*PROBLEM TO SOLVE:* Write each line out exactly, leaving none out.

# start of SOURCE MATERIAL

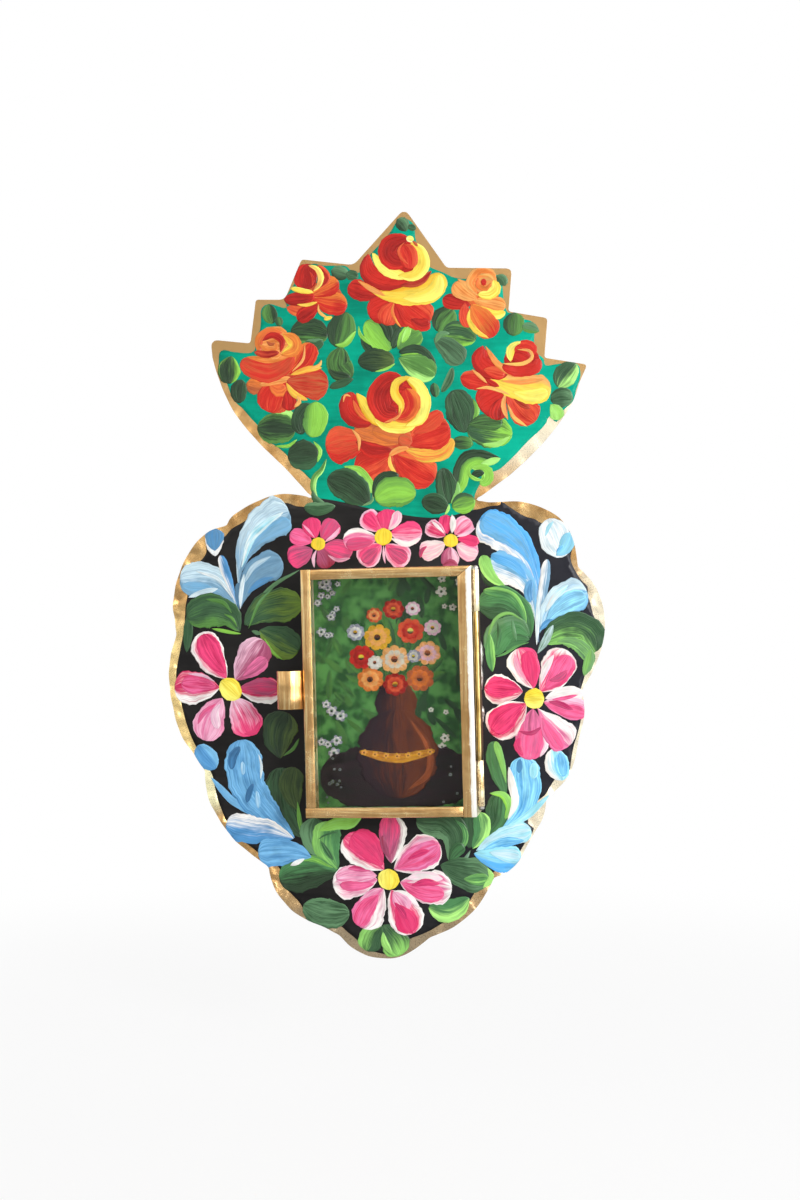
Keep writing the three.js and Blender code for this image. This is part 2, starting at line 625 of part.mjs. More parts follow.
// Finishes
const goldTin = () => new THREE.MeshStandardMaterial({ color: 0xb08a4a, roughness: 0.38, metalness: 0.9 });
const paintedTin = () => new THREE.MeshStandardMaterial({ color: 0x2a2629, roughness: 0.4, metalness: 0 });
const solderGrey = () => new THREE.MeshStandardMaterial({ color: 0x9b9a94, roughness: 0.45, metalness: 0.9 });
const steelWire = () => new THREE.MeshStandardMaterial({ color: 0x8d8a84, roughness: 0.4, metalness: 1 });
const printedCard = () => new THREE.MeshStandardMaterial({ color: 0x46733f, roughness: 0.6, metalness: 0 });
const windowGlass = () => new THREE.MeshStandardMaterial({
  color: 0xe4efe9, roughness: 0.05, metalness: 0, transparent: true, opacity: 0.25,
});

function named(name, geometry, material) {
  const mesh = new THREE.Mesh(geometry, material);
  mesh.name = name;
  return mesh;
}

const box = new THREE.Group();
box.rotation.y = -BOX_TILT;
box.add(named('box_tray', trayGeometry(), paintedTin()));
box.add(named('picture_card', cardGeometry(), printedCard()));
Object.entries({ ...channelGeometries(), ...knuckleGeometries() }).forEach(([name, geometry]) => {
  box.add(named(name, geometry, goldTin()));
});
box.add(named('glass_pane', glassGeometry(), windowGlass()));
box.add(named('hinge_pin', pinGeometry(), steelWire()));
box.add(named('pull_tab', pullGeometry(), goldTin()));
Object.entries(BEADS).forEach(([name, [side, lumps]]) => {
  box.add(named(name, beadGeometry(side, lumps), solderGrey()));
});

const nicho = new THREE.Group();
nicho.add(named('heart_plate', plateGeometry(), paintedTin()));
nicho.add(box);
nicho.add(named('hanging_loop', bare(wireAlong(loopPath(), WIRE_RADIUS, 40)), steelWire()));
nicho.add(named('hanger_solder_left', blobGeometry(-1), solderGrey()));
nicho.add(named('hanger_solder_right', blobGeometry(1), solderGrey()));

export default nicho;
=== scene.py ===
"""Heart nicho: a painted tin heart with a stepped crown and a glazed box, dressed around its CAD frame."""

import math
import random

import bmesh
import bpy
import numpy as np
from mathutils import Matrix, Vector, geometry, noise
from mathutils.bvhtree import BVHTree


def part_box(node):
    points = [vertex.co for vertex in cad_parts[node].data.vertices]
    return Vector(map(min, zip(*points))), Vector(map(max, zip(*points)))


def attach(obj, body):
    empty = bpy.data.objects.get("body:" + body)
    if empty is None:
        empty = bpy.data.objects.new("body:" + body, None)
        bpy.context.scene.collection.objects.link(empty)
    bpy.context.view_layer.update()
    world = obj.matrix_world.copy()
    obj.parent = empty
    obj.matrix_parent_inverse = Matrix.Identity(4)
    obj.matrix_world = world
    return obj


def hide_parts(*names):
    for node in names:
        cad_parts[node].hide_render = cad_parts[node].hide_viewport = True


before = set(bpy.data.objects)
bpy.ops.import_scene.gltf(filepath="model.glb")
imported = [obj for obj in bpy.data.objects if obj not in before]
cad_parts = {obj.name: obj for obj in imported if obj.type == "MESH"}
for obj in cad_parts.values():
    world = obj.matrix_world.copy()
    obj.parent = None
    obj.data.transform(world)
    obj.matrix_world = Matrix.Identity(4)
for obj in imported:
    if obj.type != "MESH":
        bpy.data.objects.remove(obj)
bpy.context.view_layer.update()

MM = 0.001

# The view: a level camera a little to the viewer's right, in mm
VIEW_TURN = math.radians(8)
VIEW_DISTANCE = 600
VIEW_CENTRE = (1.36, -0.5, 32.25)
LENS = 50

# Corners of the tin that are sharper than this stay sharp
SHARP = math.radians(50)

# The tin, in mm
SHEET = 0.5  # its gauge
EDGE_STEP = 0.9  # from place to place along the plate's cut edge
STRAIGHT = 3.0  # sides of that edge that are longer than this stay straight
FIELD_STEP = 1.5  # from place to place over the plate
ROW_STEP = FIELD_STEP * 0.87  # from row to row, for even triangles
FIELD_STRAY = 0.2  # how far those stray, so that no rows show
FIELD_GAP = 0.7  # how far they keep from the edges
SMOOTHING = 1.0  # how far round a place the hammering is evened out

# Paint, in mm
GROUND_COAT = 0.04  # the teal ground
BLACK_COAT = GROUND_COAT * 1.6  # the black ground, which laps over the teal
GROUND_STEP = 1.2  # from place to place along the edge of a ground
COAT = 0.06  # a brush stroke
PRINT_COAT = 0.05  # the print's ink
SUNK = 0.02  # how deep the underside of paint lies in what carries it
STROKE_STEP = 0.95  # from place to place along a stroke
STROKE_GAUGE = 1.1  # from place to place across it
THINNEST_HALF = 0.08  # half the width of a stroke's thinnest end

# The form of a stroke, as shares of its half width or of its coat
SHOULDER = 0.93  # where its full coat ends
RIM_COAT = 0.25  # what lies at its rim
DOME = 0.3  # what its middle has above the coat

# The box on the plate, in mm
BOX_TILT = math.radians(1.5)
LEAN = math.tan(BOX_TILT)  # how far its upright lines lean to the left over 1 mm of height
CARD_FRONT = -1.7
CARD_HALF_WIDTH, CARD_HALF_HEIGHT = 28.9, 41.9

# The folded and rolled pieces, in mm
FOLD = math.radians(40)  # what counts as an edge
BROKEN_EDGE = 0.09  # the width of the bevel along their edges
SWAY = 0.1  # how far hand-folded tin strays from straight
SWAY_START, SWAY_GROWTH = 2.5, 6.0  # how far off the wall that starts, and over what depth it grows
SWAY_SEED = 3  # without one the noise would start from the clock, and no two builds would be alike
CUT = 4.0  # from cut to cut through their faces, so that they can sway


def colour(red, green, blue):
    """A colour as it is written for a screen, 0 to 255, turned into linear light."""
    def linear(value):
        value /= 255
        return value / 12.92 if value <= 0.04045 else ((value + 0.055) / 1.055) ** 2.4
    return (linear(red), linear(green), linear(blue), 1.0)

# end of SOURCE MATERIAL

*RESULT OF THIS TASK:*
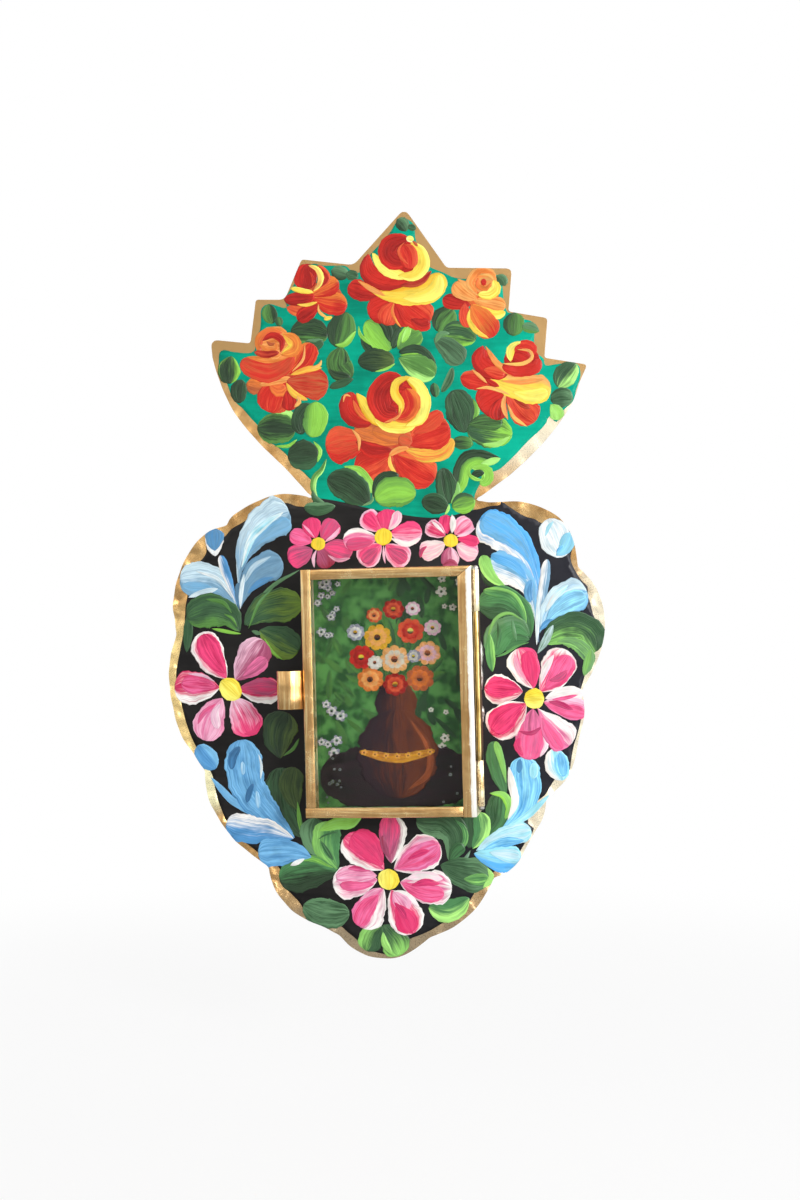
Keep writing the three.js and Blender code for this image. This is part 2, starting at line 625 of part.mjs. More parts follow.
// Finishes
const goldTin = () => new THREE.MeshStandardMaterial({ color: 0xb08a4a, roughness: 0.38, metalness: 0.9 });
const paintedTin = () => new THREE.MeshStandardMaterial({ color: 0x2a2629, roughness: 0.4, metalness: 0 });
const solderGrey = () => new THREE.MeshStandardMaterial({ color: 0x9b9a94, roughness: 0.45, metalness: 0.9 });
const steelWire = () => new THREE.MeshStandardMaterial({ color: 0x8d8a84, roughness: 0.4, metalness: 1 });
const printedCard = () => new THREE.MeshStandardMaterial({ color: 0x46733f, roughness: 0.6, metalness: 0 });
const windowGlass = () => new THREE.MeshStandardMaterial({
  color: 0xe4efe9, roughness: 0.05, metalness: 0, transparent: true, opacity: 0.25,
});

function named(name, geometry, material) {
  const mesh = new THREE.Mesh(geometry, material);
  mesh.name = name;
  return mesh;
}

const box = new THREE.Group();
box.rotation.y = -BOX_TILT;
box.add(named('box_tray', trayGeometry(), paintedTin()));
box.add(named('picture_card', cardGeometry(), printedCard()));
Object.entries({ ...channelGeometries(), ...knuckleGeometries() }).forEach(([name, geometry]) => {
  box.add(named(name, geometry, goldTin()));
});
box.add(named('glass_pane', glassGeometry(), windowGlass()));
box.add(named('hinge_pin', pinGeometry(), steelWire()));
box.add(named('pull_tab', pullGeometry(), goldTin()));
Object.entries(BEADS).forEach(([name, [side, lumps]]) => {
  box.add(named(name, beadGeometry(side, lumps), solderGrey()));
});

const nicho = new THREE.Group();
nicho.add(named('heart_plate', plateGeometry(), paintedTin()));
nicho.add(box);
nicho.add(named('hanging_loop', bare(wireAlong(loopPath(), WIRE_RADIUS, 40)), steelWire()));
nicho.add(named('hanger_solder_left', blobGeometry(-1), solderGrey()));
nicho.add(named('hanger_solder_right', blobGeometry(1), solderGrey()));

export default nicho;
=== scene.py ===
"""Heart nicho: a painted tin heart with a stepped crown and a glazed box, dressed around its CAD frame."""

import math
import random

import bmesh
import bpy
import numpy as np
from mathutils import Matrix, Vector, geometry, noise
from mathutils.bvhtree import BVHTree


def part_box(node):
    points = [vertex.co for vertex in cad_parts[node].data.vertices]
    return Vector(map(min, zip(*points))), Vector(map(max, zip(*points)))


def attach(obj, body):
    empty = bpy.data.objects.get("body:" + body)
    if empty is None:
        empty = bpy.data.objects.new("body:" + body, None)
        bpy.context.scene.collection.objects.link(empty)
    bpy.context.view_layer.update()
    world = obj.matrix_world.copy()
    obj.parent = empty
    obj.matrix_parent_inverse = Matrix.Identity(4)
    obj.matrix_world = world
    return obj


def hide_parts(*names):
    for node in names:
        cad_parts[node].hide_render = cad_parts[node].hide_viewport = True


before = set(bpy.data.objects)
bpy.ops.import_scene.gltf(filepath="model.glb")
imported = [obj for obj in bpy.data.objects if obj not in before]
cad_parts = {obj.name: obj for obj in imported if obj.type == "MESH"}
for obj in cad_parts.values():
    world = obj.matrix_world.copy()
    obj.parent = None
    obj.data.transform(world)
    obj.matrix_world = Matrix.Identity(4)
for obj in imported:
    if obj.type != "MESH":
        bpy.data.objects.remove(obj)
bpy.context.view_layer.update()

MM = 0.001

# The view: a level camera a little to the viewer's right, in mm
VIEW_TURN = math.radians(8)
VIEW_DISTANCE = 600
VIEW_CENTRE = (1.36, -0.5, 32.25)
LENS = 50

# Corners of the tin that are sharper than this stay sharp
SHARP = math.radians(50)

# The tin, in mm
SHEET = 0.5  # its gauge
EDGE_STEP = 0.9  # from place to place along the plate's cut edge
STRAIGHT = 3.0  # sides of that edge that are longer than this stay straight
FIELD_STEP = 1.5  # from place to place over the plate
ROW_STEP = FIELD_STEP * 0.87  # from row to row, for even triangles
FIELD_STRAY = 0.2  # how far those stray, so that no rows show
FIELD_GAP = 0.7  # how far they keep from the edges
SMOOTHING = 1.0  # how far round a place the hammering is evened out

# Paint, in mm
GROUND_COAT = 0.04  # the teal ground
BLACK_COAT = GROUND_COAT * 1.6  # the black ground, which laps over the teal
GROUND_STEP = 1.2  # from place to place along the edge of a ground
COAT = 0.06  # a brush stroke
PRINT_COAT = 0.05  # the print's ink
SUNK = 0.02  # how deep the underside of paint lies in what carries it
STROKE_STEP = 0.95  # from place to place along a stroke
STROKE_GAUGE = 1.1  # from place to place across it
THINNEST_HALF = 0.08  # half the width of a stroke's thinnest end

# The form of a stroke, as shares of its half width or of its coat
SHOULDER = 0.93  # where its full coat ends
RIM_COAT = 0.25  # what lies at its rim
DOME = 0.3  # what its middle has above the coat

# The box on the plate, in mm
BOX_TILT = math.radians(1.5)
LEAN = math.tan(BOX_TILT)  # how far its upright lines lean to the left over 1 mm of height
CARD_FRONT = -1.7
CARD_HALF_WIDTH, CARD_HALF_HEIGHT = 28.9, 41.9

# The folded and rolled pieces, in mm
FOLD = math.radians(40)  # what counts as an edge
BROKEN_EDGE = 0.09  # the width of the bevel along their edges
SWAY = 0.1  # how far hand-folded tin strays from straight
SWAY_START, SWAY_GROWTH = 2.5, 6.0  # how far off the wall that starts, and over what depth it grows
SWAY_SEED = 3  # without one the noise would start from the clock, and no two builds would be alike
CUT = 4.0  # from cut to cut through their faces, so that they can sway


def colour(red, green, blue):
    """A colour as it is written for a screen, 0 to 255, turned into linear light."""
    def linear(value):
        value /= 255
        return value / 12.92 if value <= 0.04045 else ((value + 0.055) / 1.055) ** 2.4
    return (linear(red), linear(green), linear(blue), 1.0)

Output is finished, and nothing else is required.